Xuan Hao, Xiaowei Yin, Litong Zhang, Laifei Cheng

Science and Technology on Thermostructure Composite Materials Laboratory, Northwestern Polytechnical University, Xi’an 710072, China

Revised:2012-07-05 Online:2013-03-30 Published:2013-03-19
Contact: Xiaowei Yin
Supported by:
State Key Laboratory of Solidification Processing in Northwestern Poly-technical University, China (No. KB200920), the Natural Science Foundation of China (No. 50972119) and the Programme of Introducing Talents of Discipline to Universities, China (No. B08040).

Abstract

Abstract:

Pyrolytic carbon (PyC) was infiltrated into silicon nitride (Si₃N₄) ceramics by precursor infiltration and pyrolysis (PIP) of phenolic resin, and Ni nanoparticles were added into the phenolic resin to change the electric conductivity of Si₃N₄-PyC composite ceramics. Dielectric permittivity, electromagnetic interference (EMI) shielding and absorption properties of Si₃N₄-PyC composite ceramics were studied as a function of Ni content at 8.2-12.4 GHz (X-band). When Ni nanoparticles were added into phenolic resin, the electric conductivity of the prepared composite ceramics decreased with increasing Ni content, which was attributed to the decrease of graphitization degree of PyC. The decrease in electric conductivity led to the decrease in both permittivity and EMI shielding effectiveness. Since too high permittivity is harmful to the impendence match and results in the strong reflection, the electromagnetic wave absorption property of Si₃N₄-PyC composite ceramics increases with increasing Ni content.
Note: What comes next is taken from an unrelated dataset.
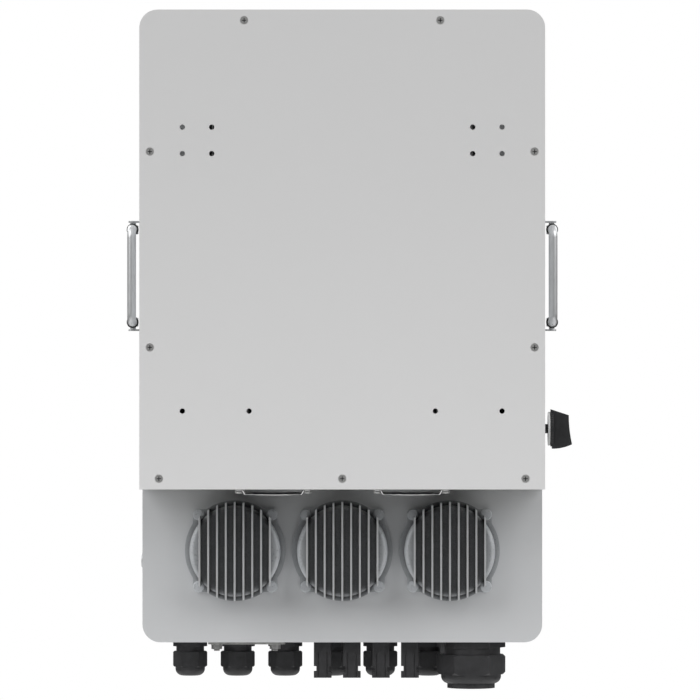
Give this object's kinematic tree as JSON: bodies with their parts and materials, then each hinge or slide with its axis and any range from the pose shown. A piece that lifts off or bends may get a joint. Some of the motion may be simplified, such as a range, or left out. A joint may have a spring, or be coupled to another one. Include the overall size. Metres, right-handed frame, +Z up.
{
  "type": "string inverter",
  "caption": "Wall-hung three-phase battery inverter: flat rear plate over a fan-cooled duct, finned round inductor pots, cable glands, solar sockets, rotary DC switch and folding side handles.",
  "frame": {"origin": "centre of the rear plate's outer face", "axes": "+Y out of the rear face towards the wall, +Z up, front panel faces -Y, +X to the right of a person who faces the front"},
  "size_m": [0.475, 0.279, 0.7127],
  "materials": {
    "rear_plate_paint": "smooth light grey powder coat",
    "housing_paint": "fine textured grey powder coat",
    "cover_paint": "fine textured light grey powder coat",
    "cast_aluminium": "sand-textured casting",
    "sink_aluminium": "extruded",
    "zinc_steel": "zinc plated sheet",
    "screw_steel": "bright machined",
    "handle_steel": "satin stainless",
    "guard_chrome": "polished wire",
    "black_nylon": "moulded",
    "fan_plastic": "moulded, satin",
    "knob_plastic": "moulded, satin",
    "collar_plastic": "moulded",
    "rubber_black": "smooth",
    "key_plastic": "moulded",
    "light_lens": "diffuse lens",
    "window_glass": "tinted",
    "display_plastic": "smooth",
    "board_green": "solder mask",
    "components": "mixed component cases",
    "terminal_plastic": "moulded",
    "copper": "enamelled winding",
    "ferrite": "coated ring"
  },
  "bodies": {
    "housing": {"rear_cover_plate": "rear_plate_paint", "rear_plate_screws": "screw_steel", "bracket_press_nuts": "zinc_steel", "duct_frame": "housing_paint", "heatsink": "sink_aluminium", "fan_plate": "zinc_steel", "fan_frame_left": "fan_plastic", "fan_frame_right": "fan_plastic", "fan_guard_left": "guard_chrome", "fan_guard_right": "guard_chrome", "fan_screws": "screw_steel", "main_housing": "housing_paint", "inductor_pot_left": "cast_aluminium", "inductor_pot_middle": "cast_aluminium", "inductor_pot_right": "cast_aluminium", "pot_gaskets": "rubber_black", "pot_screws": "screw_steel", "inductor_cores": "ferrite", "inductor_windings": "copper", "front_cover": "cover_paint", "front_cover_seal": "rubber_black", "front_cover_screws": "screw_steel", "wiring_cover": "cover_paint", "wiring_cover_seal": "rubber_black", "wiring_cover_screws": "screw_steel", "display_window": "window_glass", "display_module": "display_plastic", "indicator_lights": "light_lens", "control_board": "board_green", "power_switch_body": "black_nylon", "gland_bodies": "black_nylon", "gland_nuts": "black_nylon", "gland_seals": "rubber_black", "gland_locknuts": "black_nylon", "battery_gland_body": "black_nylon", "battery_gland_nut": "black_nylon", "battery_gland_seal": "rubber_black", "pv_connectors": "black_nylon", "pv_connector_nuts": "black_nylon", "earth_bar": "zinc_steel", "earth_bolts": "screw_steel", "signal_connector": "black_nylon", "dc_switch_body": "black_nylon", "dc_switch_collar": "collar_plastic", "handle_bracket_left": "handle_steel", "handle_bracket_right": "handle_steel", "handle_screws": "screw_steel", "power_board": "board_green", "board_electronics": "components", "terminal_blocks": "terminal_plastic"},
    "dc_switch_knob": {"dc_switch_knob": "knob_plastic"},
    "fan_rotor_left": {"fan_rotor_left": "fan_plastic"},
    "fan_rotor_right": {"fan_rotor_right": "fan_plastic"},
    "handle_left": {"handle_bail_left": "handle_steel"},
    "handle_right": {"handle_bail_right": "handle_steel"},
    "key_escape": {"button_escape": "key_plastic"},
    "key_up": {"button_up": "key_plastic"},
    "key_down": {"button_down": "key_plastic"},
    "key_enter": {"button_enter": "key_plastic"},
    "power_key": {"power_button": "handle_steel"}
  },
  "joints": [
    {"name": "dc_switch_turn", "type": "hinge", "parent": "housing", "child": "dc_switch_knob", "pos_m": [-0.211, -0.17, -0.1887], "axis": [1, 0, 0], "range_deg": [0, 90]},
    {"name": "fan_left_spin", "type": "hinge", "parent": "housing", "child": "fan_rotor_left", "pos_m": [-0.072, -0.045, -0.235], "axis": [0, 0, 1], "continuous": true},
    {"name": "fan_right_spin", "type": "hinge", "parent": "housing", "child": "fan_rotor_right", "pos_m": [0.072, -0.045, -0.235], "axis": [0, 0, 1], "continuous": true},
    {"name": "handle_left_swing", "type": "hinge", "parent": "housing", "child": "handle_left", "pos_m": [-0.2232, -0.152, -0.0256], "axis": [0, 0, 1], "range_deg": [0, 90]},
    {"name": "handle_right_swing", "type": "hinge", "parent": "housing", "child": "handle_right", "pos_m": [0.2232, -0.152, -0.0256], "axis": [0, 0, -1], "range_deg": [0, 90]},
    {"name": "key_escape_press", "type": "slide", "parent": "housing", "child": "key_escape", "axis": [0, 1, 0], "range_m": [0, 0.0007], "stiffness_N_per_m": 400},
    {"name": "key_up_press", "type": "slide", "parent": "housing", "child": "key_up", "axis": [0, 1, 0], "range_m": [0, 0.0007], "stiffness_N_per_m": 400},
    {"name": "key_down_press", "type": "slide", "parent": "housing", "child": "key_down", "axis": [0, 1, 0], "range_m": [0, 0.0007], "stiffness_N_per_m": 400},
    {"name": "key_enter_press", "type": "slide", "parent": "housing", "child": "key_enter", "axis": [0, 1, 0], "range_m": [0, 0.0007], "stiffness_N_per_m": 400},
    {"name": "power_press", "type": "slide", "parent": "housing", "child": "power_key", "axis": [-1, 0, 0], "range_m": [0, 0.002], "stiffness_N_per_m": 400}
  ]
}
When the content of Ni nanoparticles added into phenolic resin was 2 wt%, the composite ceramics possessed the lowest electric conductivity and displayed the most excellent absorption property with a minimum reflection loss as low as -28.9 dB.

Key words: Si₃N₄ePyC, Dielectric property, Electromagnetic interference shielding effectiveness, Reflection loss

Xuan Hao, Xiaowei Yin, Litong Zhang, Laifei Cheng. Dielectric, Electromagnetic Interference Shielding and Absorption Properties of Si₃N₄－PyC Composite Ceramics[J]. J. Mater. Sci. Technol., 2013, 29(3): 249-254.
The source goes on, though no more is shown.